Write each line out exactly, leaving none out.

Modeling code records
--------------------------------------------------

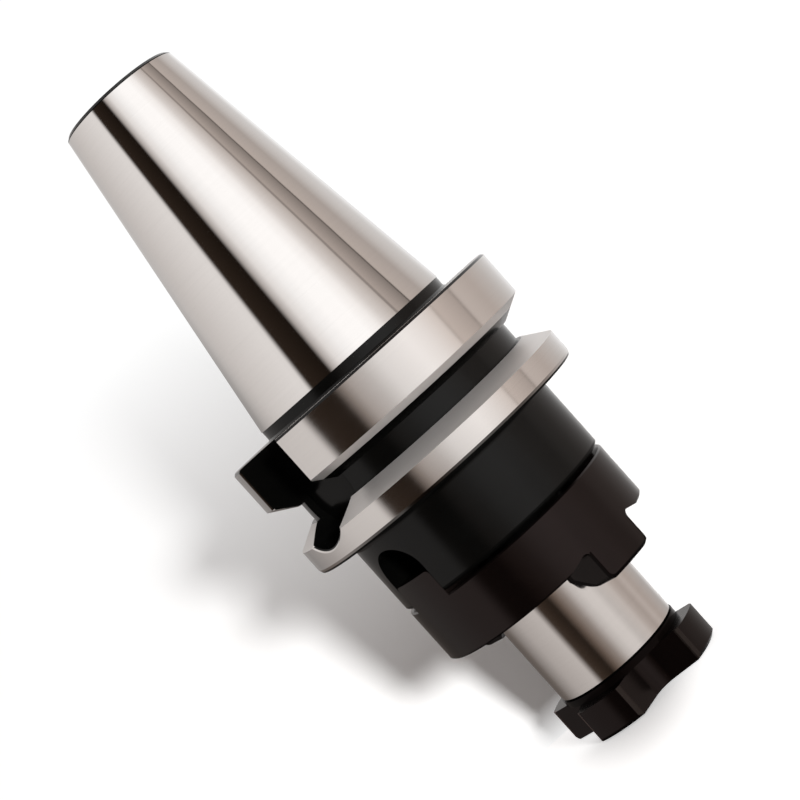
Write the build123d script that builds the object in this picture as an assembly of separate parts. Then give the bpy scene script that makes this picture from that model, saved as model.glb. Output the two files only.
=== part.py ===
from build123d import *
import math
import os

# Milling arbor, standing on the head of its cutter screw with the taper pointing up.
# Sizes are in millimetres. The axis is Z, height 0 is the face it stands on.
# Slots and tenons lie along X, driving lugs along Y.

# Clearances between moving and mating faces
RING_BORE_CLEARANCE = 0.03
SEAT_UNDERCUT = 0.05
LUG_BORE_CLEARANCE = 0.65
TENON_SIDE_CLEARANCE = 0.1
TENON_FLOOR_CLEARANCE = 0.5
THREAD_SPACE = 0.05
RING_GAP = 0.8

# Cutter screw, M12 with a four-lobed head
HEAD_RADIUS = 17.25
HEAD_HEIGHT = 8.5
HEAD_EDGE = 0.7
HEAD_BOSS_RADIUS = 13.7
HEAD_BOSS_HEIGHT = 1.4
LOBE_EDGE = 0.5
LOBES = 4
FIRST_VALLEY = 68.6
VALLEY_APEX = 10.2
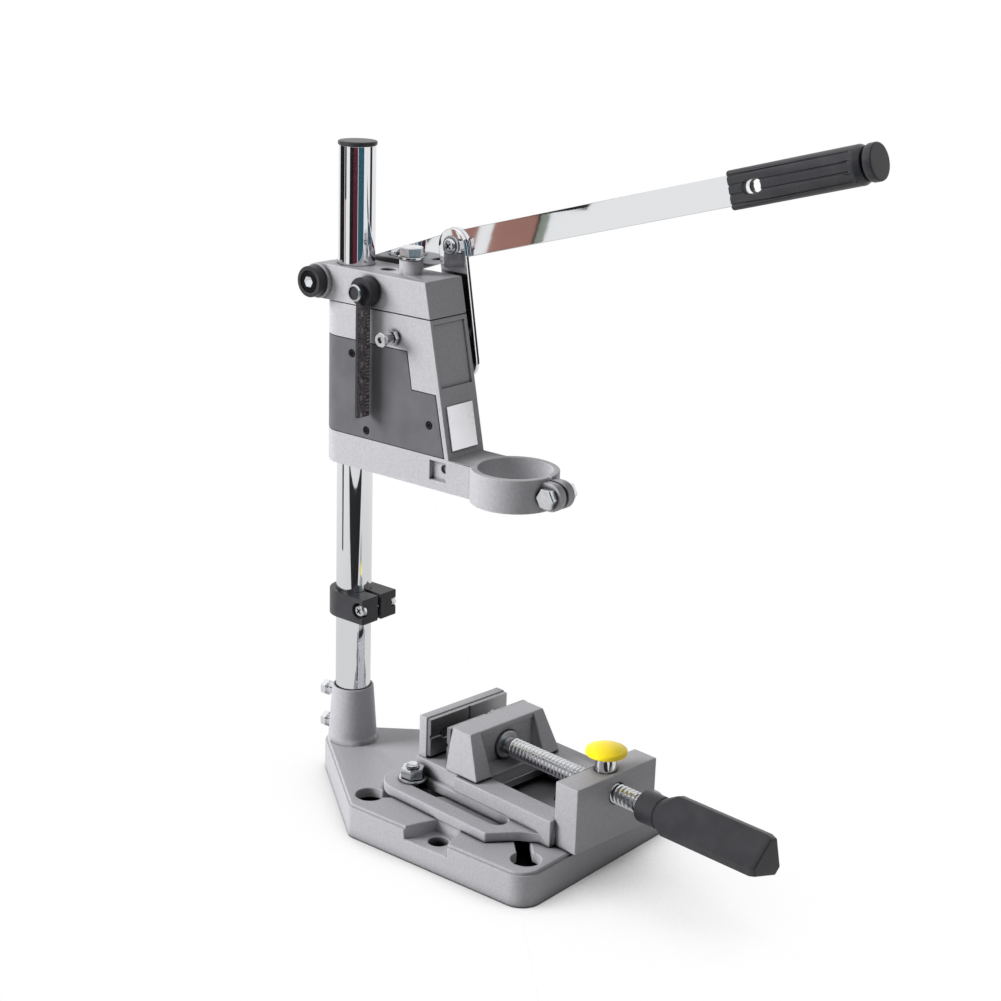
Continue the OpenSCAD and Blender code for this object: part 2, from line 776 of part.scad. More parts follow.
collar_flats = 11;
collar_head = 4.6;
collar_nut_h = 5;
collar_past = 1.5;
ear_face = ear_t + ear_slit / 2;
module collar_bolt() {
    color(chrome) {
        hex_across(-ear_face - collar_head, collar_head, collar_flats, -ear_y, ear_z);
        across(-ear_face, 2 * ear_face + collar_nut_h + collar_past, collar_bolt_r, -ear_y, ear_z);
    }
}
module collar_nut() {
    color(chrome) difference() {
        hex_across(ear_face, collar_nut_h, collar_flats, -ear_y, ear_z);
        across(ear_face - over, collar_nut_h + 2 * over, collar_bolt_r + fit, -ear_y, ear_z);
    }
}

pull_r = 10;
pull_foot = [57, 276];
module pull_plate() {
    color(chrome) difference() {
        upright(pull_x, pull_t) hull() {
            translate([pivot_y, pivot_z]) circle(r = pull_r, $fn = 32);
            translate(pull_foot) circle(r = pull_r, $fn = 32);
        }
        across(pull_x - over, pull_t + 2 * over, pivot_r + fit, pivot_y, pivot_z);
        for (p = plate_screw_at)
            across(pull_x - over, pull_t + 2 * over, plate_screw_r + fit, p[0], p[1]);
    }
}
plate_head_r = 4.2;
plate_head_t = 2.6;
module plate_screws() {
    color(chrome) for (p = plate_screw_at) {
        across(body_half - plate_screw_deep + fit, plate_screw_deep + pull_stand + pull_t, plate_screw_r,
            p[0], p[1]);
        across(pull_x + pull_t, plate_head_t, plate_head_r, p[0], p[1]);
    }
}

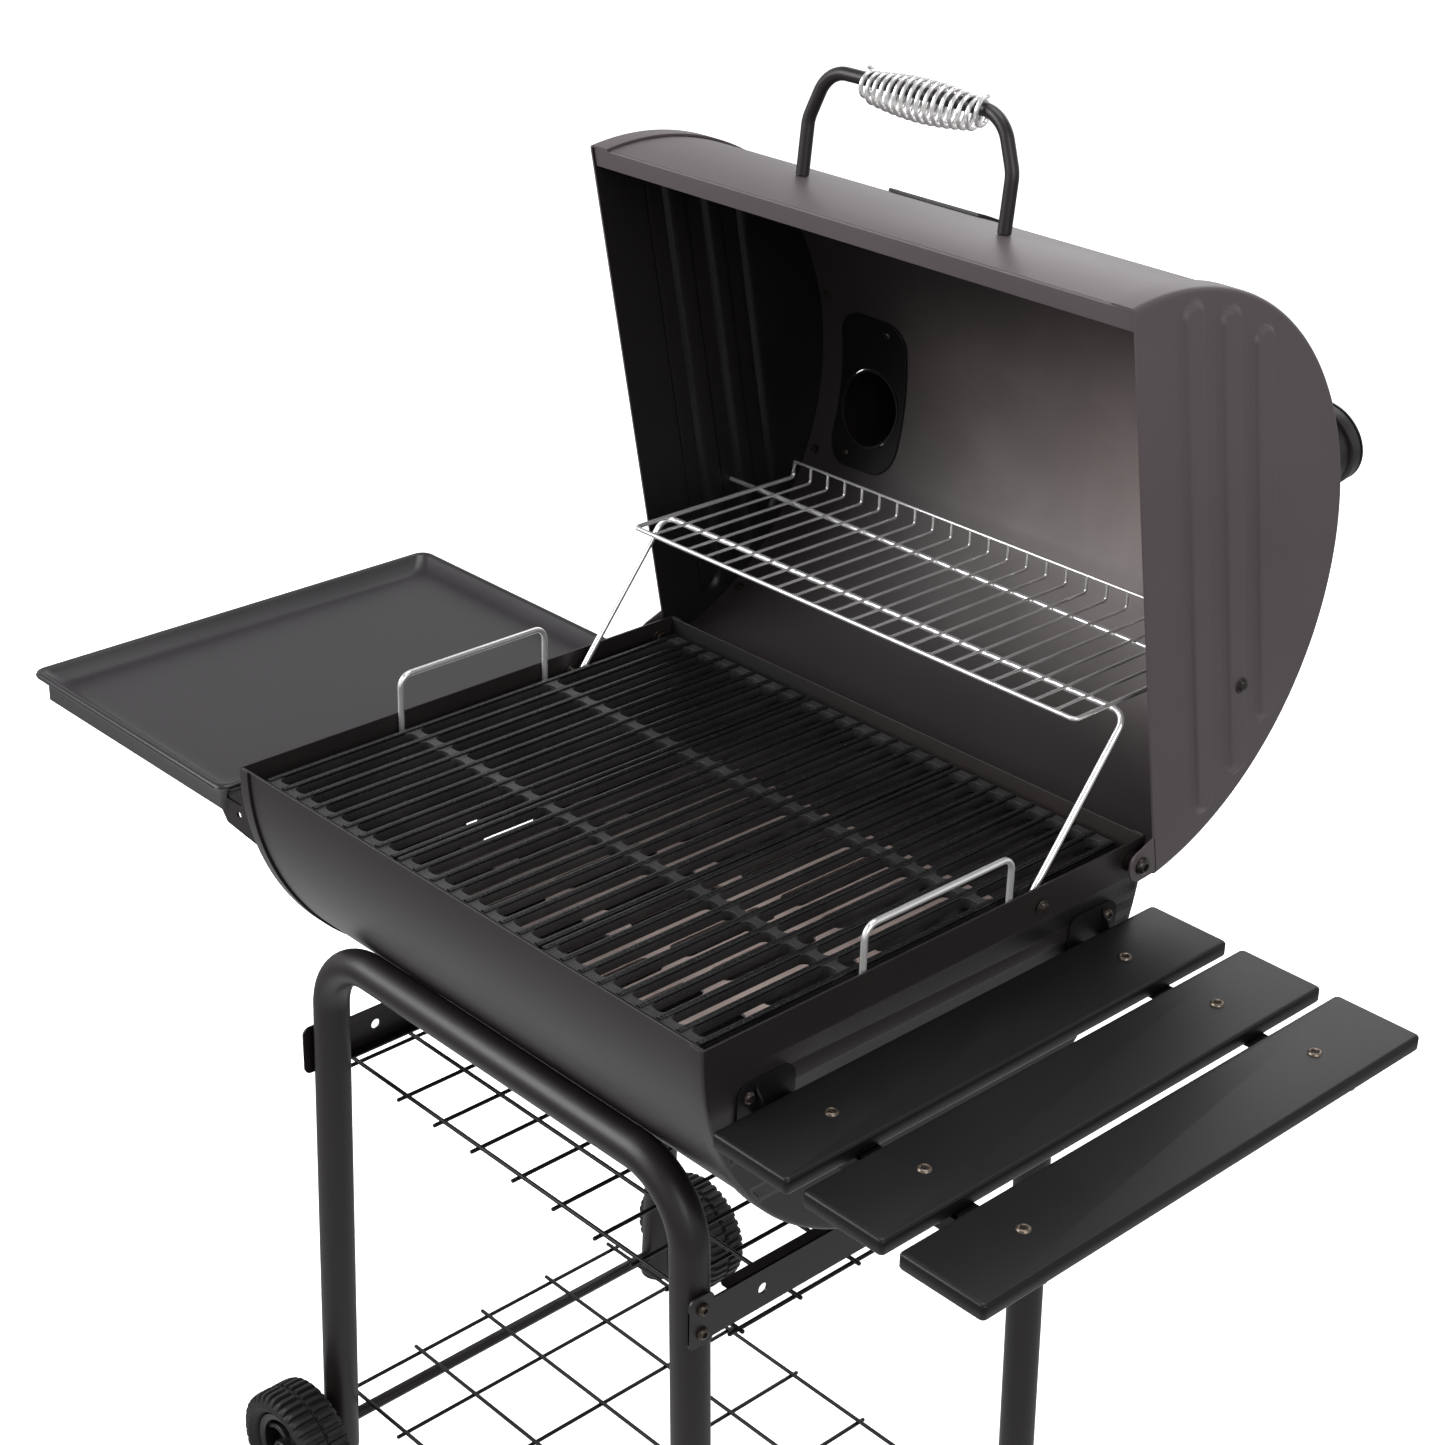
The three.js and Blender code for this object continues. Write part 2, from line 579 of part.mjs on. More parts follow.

--------------------------------------------------

## EXERCISE SOLUTION:
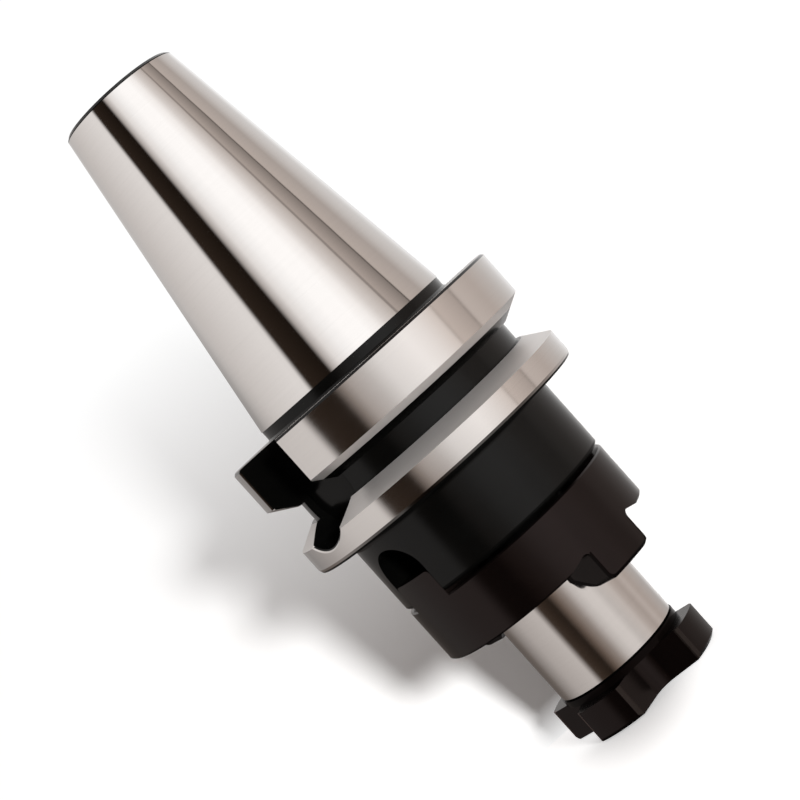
Write the build123d script that builds the object in this picture as an assembly of separate parts. Then give the bpy scene script that makes this picture from that model, saved as model.glb. Output the two files only.
=== part.py ===
from build123d import *
import math
import os

# Milling arbor, standing on the head of its cutter screw with the taper pointing up.
# Sizes are in millimetres. The axis is Z, height 0 is the face it stands on.
# Slots and tenons lie along X, driving lugs along Y.

# Clearances between moving and mating faces
RING_BORE_CLEARANCE = 0.03
SEAT_UNDERCUT = 0.05
LUG_BORE_CLEARANCE = 0.65
TENON_SIDE_CLEARANCE = 0.1
TENON_FLOOR_CLEARANCE = 0.5
THREAD_SPACE = 0.05
RING_GAP = 0.8

# Cutter screw, M12 with a four-lobed head
HEAD_RADIUS = 17.25
HEAD_HEIGHT = 8.5
HEAD_EDGE = 0.7
HEAD_BOSS_RADIUS = 13.7
HEAD_BOSS_HEIGHT = 1.4
LOBE_EDGE = 0.5
LOBES = 4
FIRST_VALLEY = 68.6
VALLEY_APEX = 10.2
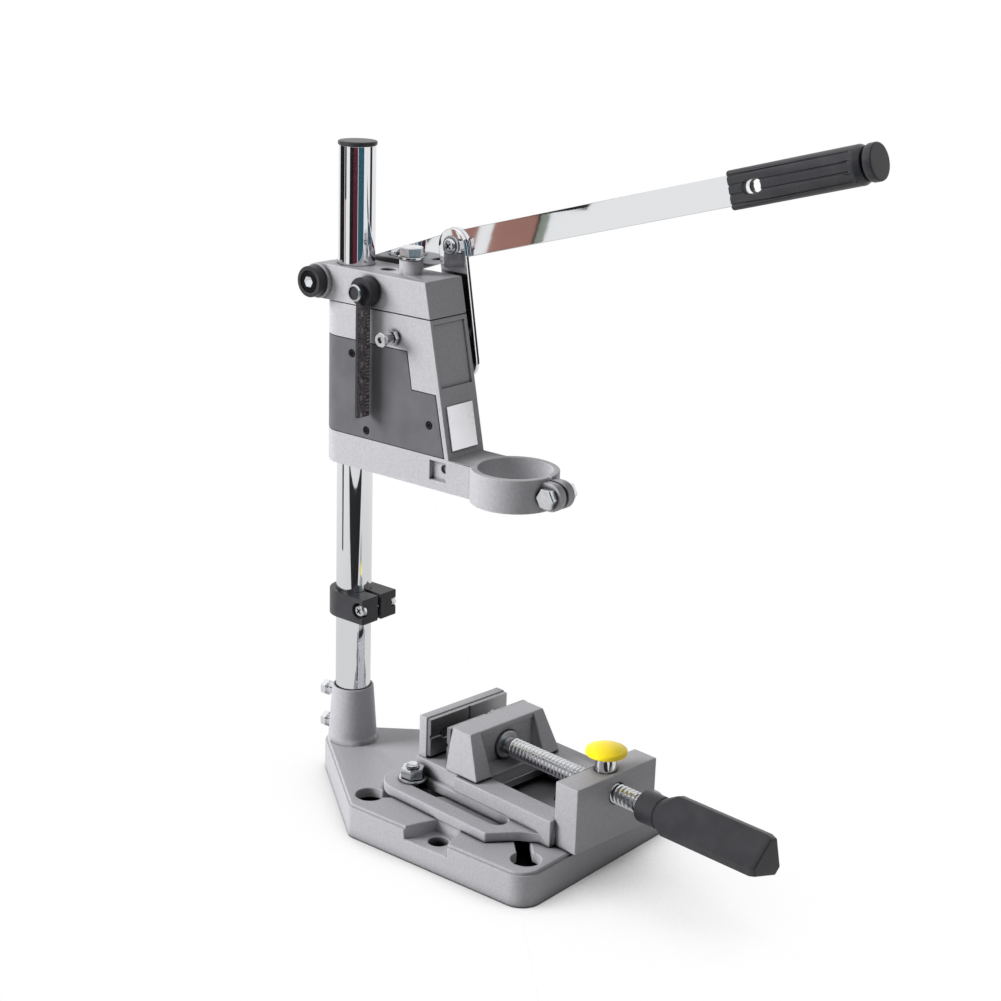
Continue the OpenSCAD and Blender code for this object: part 2, from line 776 of part.scad. More parts follow.
collar_flats = 11;
collar_head = 4.6;
collar_nut_h = 5;
collar_past = 1.5;
ear_face = ear_t + ear_slit / 2;
module collar_bolt() {
    color(chrome) {
        hex_across(-ear_face - collar_head, collar_head, collar_flats, -ear_y, ear_z);
        across(-ear_face, 2 * ear_face + collar_nut_h + collar_past, collar_bolt_r, -ear_y, ear_z);
    }
}
module collar_nut() {
    color(chrome) difference() {
        hex_across(ear_face, collar_nut_h, collar_flats, -ear_y, ear_z);
        across(ear_face - over, collar_nut_h + 2 * over, collar_bolt_r + fit, -ear_y, ear_z);
    }
}

pull_r = 10;
pull_foot = [57, 276];
module pull_plate() {
    color(chrome) difference() {
        upright(pull_x, pull_t) hull() {
            translate([pivot_y, pivot_z]) circle(r = pull_r, $fn = 32);
            translate(pull_foot) circle(r = pull_r, $fn = 32);
        }
        across(pull_x - over, pull_t + 2 * over, pivot_r + fit, pivot_y, pivot_z);
        for (p = plate_screw_at)
            across(pull_x - over, pull_t + 2 * over, plate_screw_r + fit, p[0], p[1]);
    }
}
plate_head_r = 4.2;
plate_head_t = 2.6;
module plate_screws() {
    color(chrome) for (p = plate_screw_at) {
        across(body_half - plate_screw_deep + fit, plate_screw_deep + pull_stand + pull_t, plate_screw_r,
            p[0], p[1]);
        across(pull_x + pull_t, plate_head_t, plate_head_r, p[0], p[1]);
    }
}

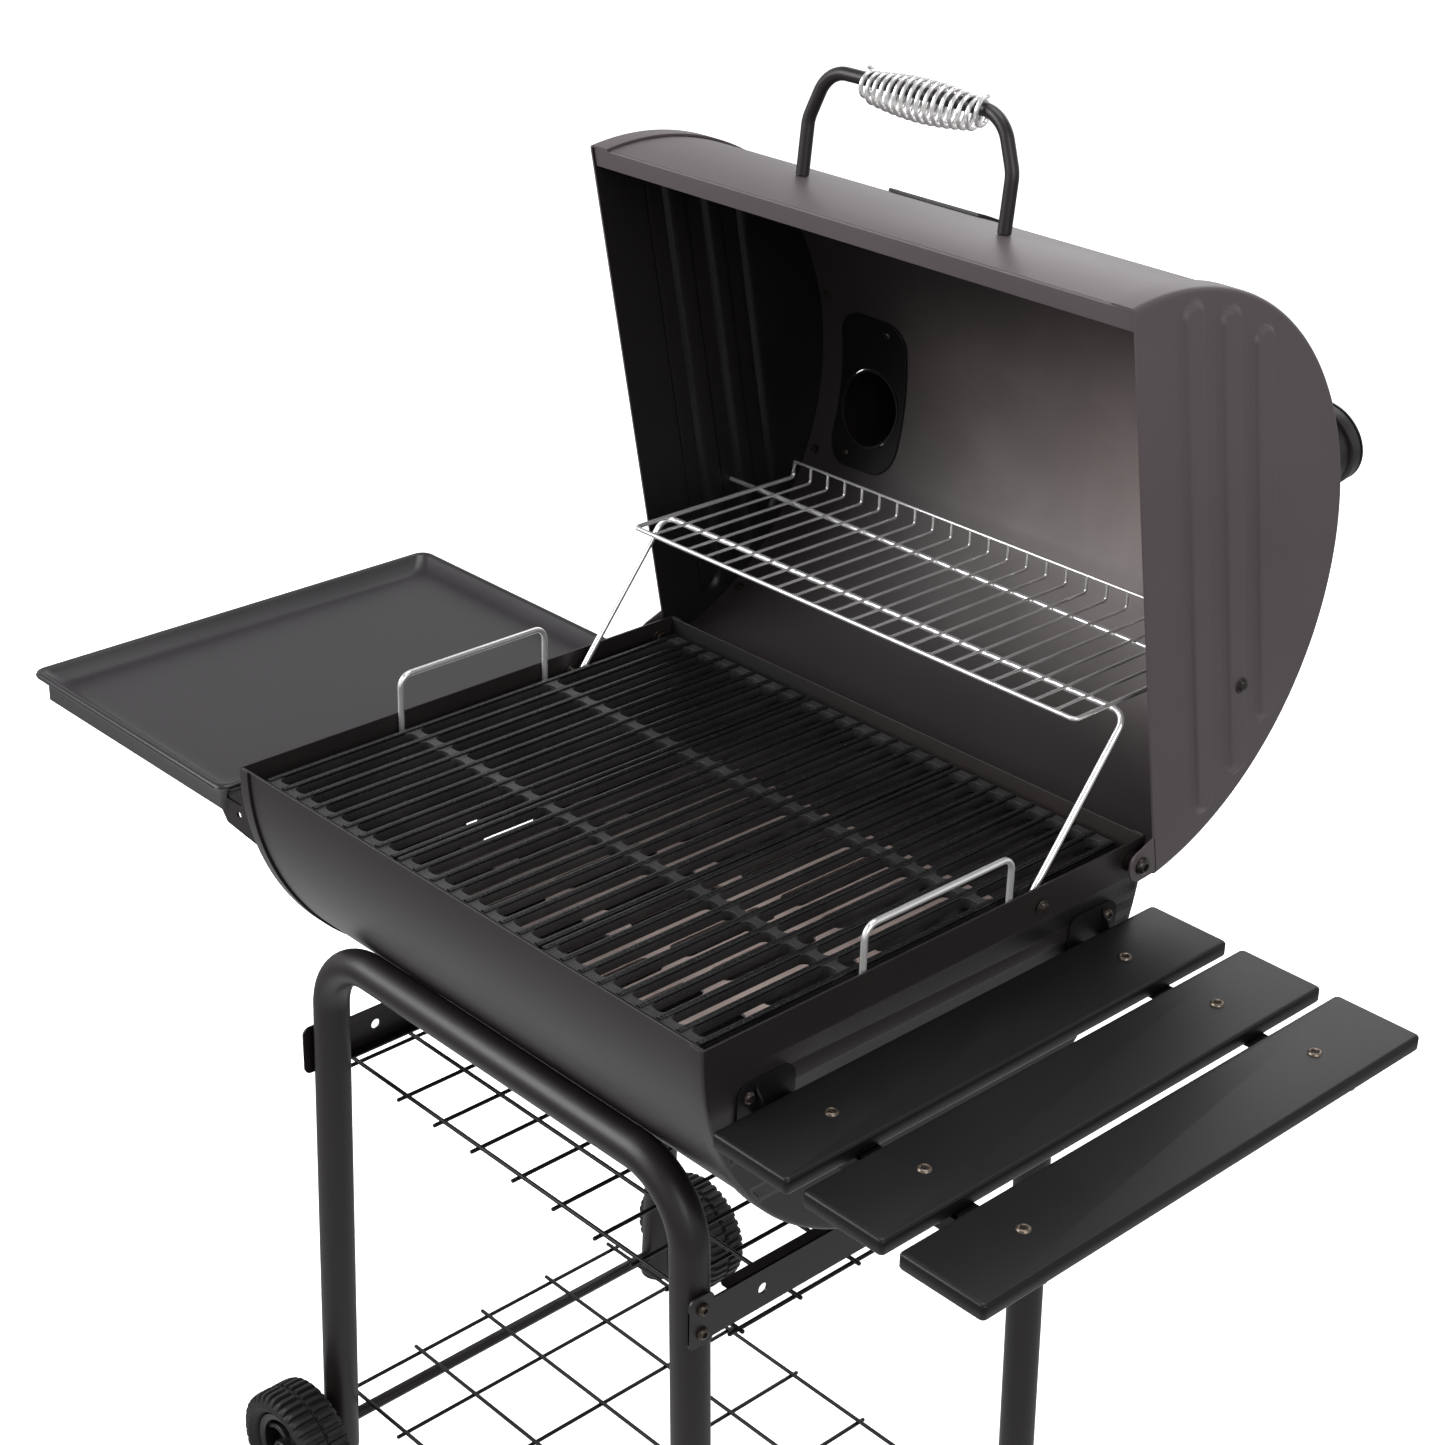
The three.js and Blender code for this object continues. Write part 2, from line 579 of part.mjs on. More parts follow.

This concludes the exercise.